YOUR OBJECTIVE - Print the line containing "Reconstruct the object" and each line after it through the end, please, with nothing added.
* begin TASK MATERIAL *
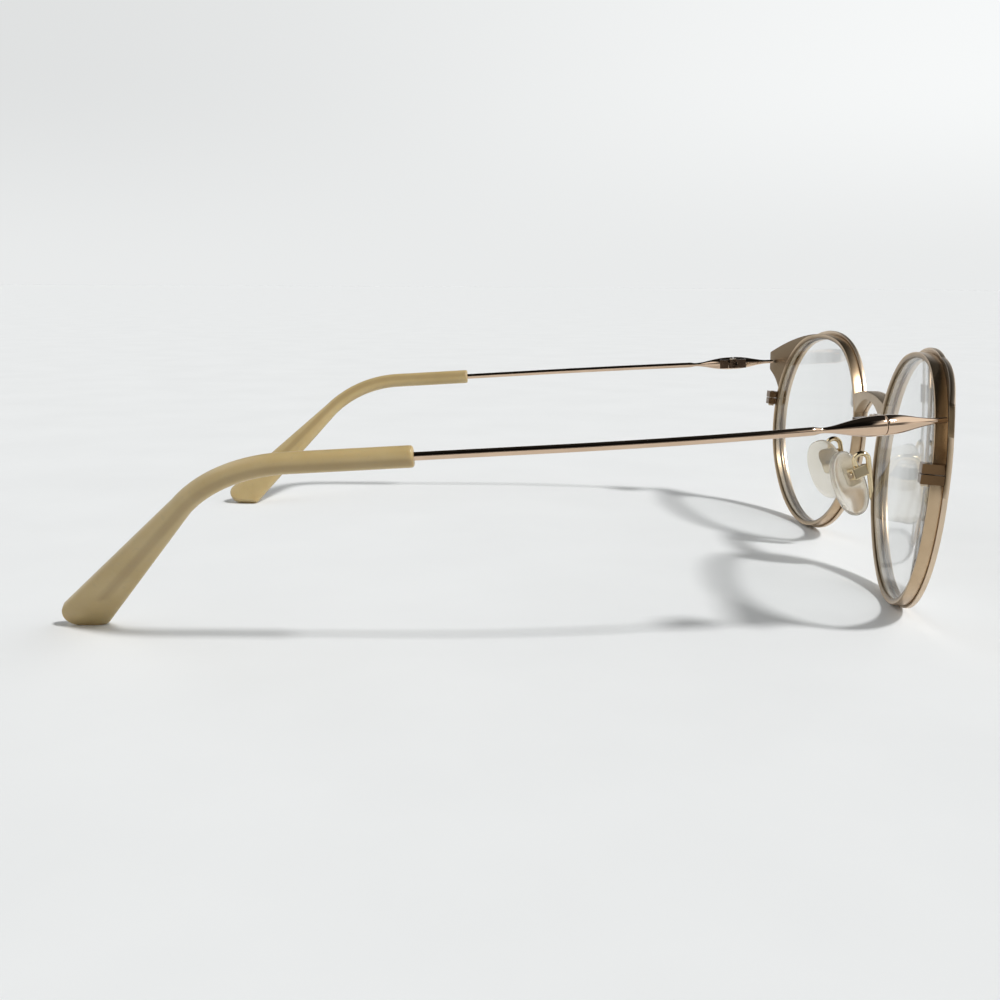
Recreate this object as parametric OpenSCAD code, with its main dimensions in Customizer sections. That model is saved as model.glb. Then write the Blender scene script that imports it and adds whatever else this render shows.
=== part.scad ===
// Round wire eyeglasses: a thin pressed front sheet with slim rim wires behind it,
// spindle shaped hinge barrels, wire temples and flared soft plastic tips.
// Millimetres. The glasses stand open on the rim bottoms and the tip ends at z = 0.
// +X is the wearer's left, the front faces -Y and the temples run towards +Y.

/* [Rims] */
// Width of one rim wire, outside to outside
rim_width = 50.6; // [44:0.2:54]
// Height of the rim wire above the lens centre
rim_top = 21.5; // [20.8:0.1:23]
// Depth of the rim wire below the lens centre
rim_bottom = 22; // [21.2:0.1:25]
// Radius of the rim wire's rounded sides
rim_side_radius = 20.2; // [18:0.2:20.4]
// How far the side curves sit above the lens centre
rim_side_rise = 0.8; // [0:0.1:2]
// Distance between the two lens centres
lens_spacing = 67.4; // [64:0.2:74]
// How far each side wraps back, in degrees
wrap = 6.9; // [2:0.1:9]
// How far the rim bottoms tuck in under the tops, in degrees
lens_tilt = 3.8; // [0:0.1:8]
// Radius of the curve that the lenses and the front sheet follow
base_radius = 126; // [100:1:180]

/* [Rim wires and lenses] */
// Thickness of the rim wire seen from the front
wire_width = 1; // [0.8:0.05:1.4]
// Depth of the rim wire, front to back
wire_depth = 2; // [1.7:0.1:2.6]
// Thickness of the lens at its edge
lens_thickness = 1.2; // [0.9:0.1:1.3]
// How far the lens edge goes into the rim wire
lens_bite = 0.45; // [0.3:0.05:0.55]
// Height of the cut in the rim wire between the two lock blocks
slit_height = 0.14; // [0.08:0.02:0.3]

/* [Front sheet] */
// Thickness of the front sheet
sheet_thickness = 0.8; // [0.6:0.05:1.1]
// How far the sheet reaches outside the rim wire at the sides
sheet_lip = 0.45; // [0.2:0.05:0.8]
// How far the sheet reaches above the rim wire
sheet_brow = 0.9; // [0.5:0.05:1.4]
// Distance from the lens centre to the flat end of the temple corner
corner_reach = 32; // [30.5:0.1:34]
// Height of the flat end of the temple corner
corner_height = 4.3; // [3.2:0.1:5.5]
// Height of the middle of that flat end above the lens centre
corner_rise = 13.4; // [12:0.1:14.5]

/* [Bridge] */
// Height of the top of the bridge above the lens centre
bridge_rise = 11.9; // [9:0.1:14]
// Thickness of the bridge at the middle, top to bottom
bridge_thickness = 1.65; // [1.2:0.05:2.4]
// Radius of the opening under the bridge
bridge_under_radius = 13; // [10.5:0.5:16]
// Radius of the top of the bridge
bridge_top_radius = 40; // [25:1:80]
// Depth of the bridge behind the sheet
bridge_depth = 2; // [1.4:0.1:2.6]

/* [Lock blocks] */
// Height of the split between the lock blocks above the lens centre
lock_rise = 4.6; // [2:0.2:7]
// Height of one lock block
lock_height = 1.5; // [1.2:0.05:2]
// Width of the lock blocks
lock_width = 2.3; // [2:0.1:3]
// Depth of the lock blocks, front to back
lock_depth = 3.8; // [3.4:0.1:4.6]
// Diameter of the lock screw's shaft
lock_screw = 0.8; // [0.6:0.05:1]
// Diameter of the lock screw's head
lock_head = 1.3; // [1.1:0.05:1.5]

/* [Hinges] */
// Distance of the hinge split from the middle plane
hinge_x = 64.7; // [63:0.1:67]
// Distance of the hinge split behind the frame's corner line
hinge_y = 9.2; // [8:0.1:11]
// Height of the hinge split above the lens centre
hinge_rise = 13; // [12:0.1:14]
// How far the hinge barrels point outwards, in degrees
barrel_splay = 11; // [6:0.5:13]
// How far the temples slope down towards the back, in degrees
temple_slope = 3.7; // [2:0.1:5.5]
// Diameter of the barrels at the split
barrel_diameter = 3.06; // [2.6:0.02:3.4]
// Width of the gap at the split
split_gap = 0.1; // [0.06:0.02:0.2]
// Length of the front barrel's taper
front_taper = 8.5; // [7:0.1:9]
// Diameter of the thin root that meets the sheet
root_diameter = 0.86; // [0.7:0.02:1.2]
// Length of the rear barrel's taper
rear_taper = 9.5; // [8:0.1:11]
// Diameter of the thin neck behind the rear barrel
neck_diameter = 0.84; // [0.7:0.02:1.1]
// Height of the knuckle stack
knuckle_stack = 2.1; // [1.9:0.05:2.5]
// Outside diameter of a knuckle
knuckle_diameter = 2; // [1.8:0.05:2.2]
// Diameter of the hinge screw's shaft
hinge_screw = 0.9; // [0.7:0.05:1]
// Running clearance around the hinge screw
screw_clearance = 0.05; // [0.03:0.01:0.08]
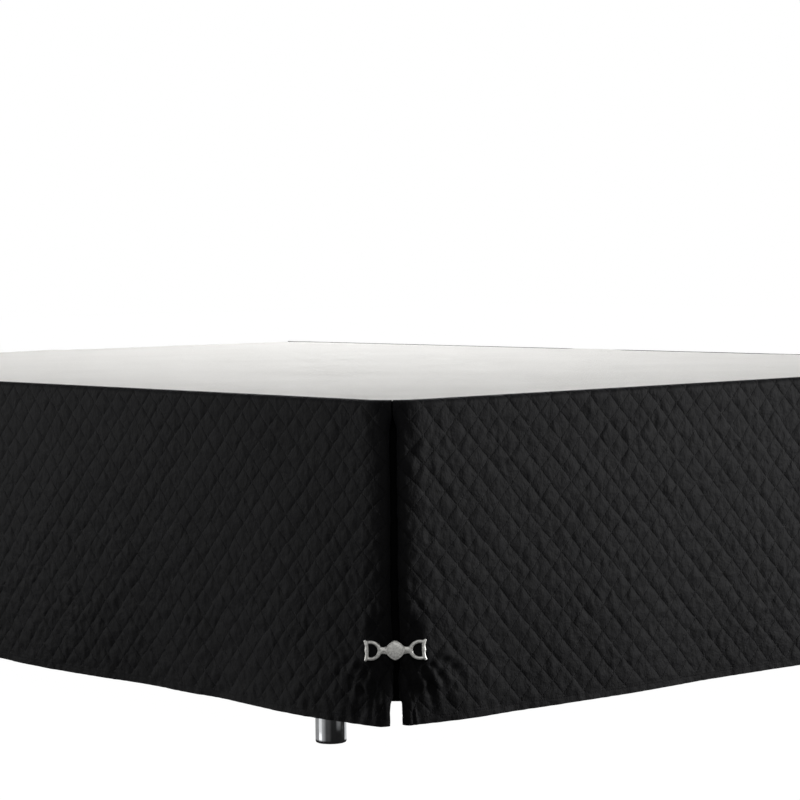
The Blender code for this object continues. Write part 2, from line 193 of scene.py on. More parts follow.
def slit_shape(drop):
    """Arc end angle, roll radius and roll end angle of a slit edge."""
    gap = lookup(SLIT, "drop", "gap", drop) / 1000
    share = lookup(SLIT, "drop", "roll", drop)
    flat_end = DIAGONAL - np.arcsin(gap / CORNER_R)
    end = flat_end + share * (ROLL_END - flat_end)
    radius = 1 / ((1 - share) / CORNER_R + share / ROLL_R)
    spare = np.maximum(CORNER_R - radius, 1e-4)
    reach = (gap + radius * np.sin(np.minimum(end, ROLL_END) - DIAGONAL)) / spare
    arc_end = DIAGONAL - np.arcsin(np.clip(reach, -0.9, 0.9))
    flat = share < 0.01
    return (np.where(flat, flat_end - math.radians(18), arc_end),
            np.where(flat, CORNER_R, radius), np.where(flat, flat_end, end))


def corner_stage(cloth, drop):
    """Stage of the corner for a length of cloth measured from the anchor."""
    arc_end, radius, end = slit_shape(drop)
    tail = TAIL * (0.3 + 0.7 * lookup(SLIT, "drop", "roll", drop))
    straight, arc, roll = ANCHOR - CORNER_R, CORNER_R * arc_end, radius * (end - arc_end)
    hidden = np.clip((cloth - straight - arc) / (CUT_EDGE - straight - arc), 0, 1) * (roll + tail)
    return np.where(
        cloth <= straight, cloth / straight,
        np.where(cloth <= straight + arc, 1 + (cloth - straight) / arc,
                 np.where(hidden <= roll, 2 + hidden / roll, 3 + (hidden - roll) / tail)))


def corner_point(stage, drop):
    arc_end, radius, end = slit_shape(drop)
    tail = TAIL * (0.3 + 0.7 * lookup(SLIT, "drop", "roll", drop))
    turn = arc_end * np.clip(stage - 1, 0, 1)
    along = CORNER_R * (1 - np.sin(turn))
    out = CORNER_R * (np.cos(turn) - 1)
    turn = turn + (end - arc_end) * np.clip(stage - 2, 0, 1)
    rolled = stage > 2
    along = np.where(rolled, along - radius * (np.sin(turn) - np.sin(arc_end)), along)
    out = np.where(rolled, out + radius * (np.cos(turn) - np.cos(arc_end)), out)
    extra = tail * np.clip(stage - 3, 0, 1)
    along = along - extra * np.cos(turn)
    out = out - extra * np.sin(turn)
    straight = stage <= 1
    return (np.where(straight, ANCHOR + stage * (CORNER_R - ANCHOR), along),
            np.where(straight, 0.0, out), np.where(straight, 0.0, turn))


def pull(side, along, stage, drop):
    arc_end = slit_shape(drop)[0]
    from_edge = np.where(stage <= 1, along - CORNER_R + CORNER_R * arc_end,
                         CORNER_R * arc_end * (1 - np.clip(stage - 1, 0, 1)))
    reach = lookup(SLIT, "drop", "reach", drop) / 1000
    pinch = lookup(SLIT, "drop", "pinch", drop) * np.exp(-(from_edge / reach) ** 2.4)
    wide = lookup(SLIT, "drop", side, drop) * np.exp(-(from_edge / WIDE_REACH) ** 2.4)
    return (pinch + wide) / 1000


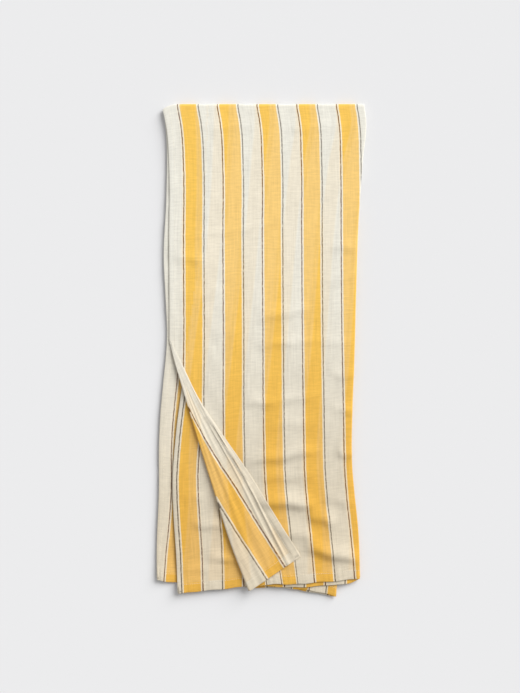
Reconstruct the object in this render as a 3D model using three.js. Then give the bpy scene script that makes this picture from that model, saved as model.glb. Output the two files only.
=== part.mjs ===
* end TASK MATERIAL *
TASK ANSWER -
Reconstruct the object in this render as a 3D model using three.js. Then give the bpy scene script that makes this picture from that model, saved as model.glb. Output the two files only.
=== part.mjs ===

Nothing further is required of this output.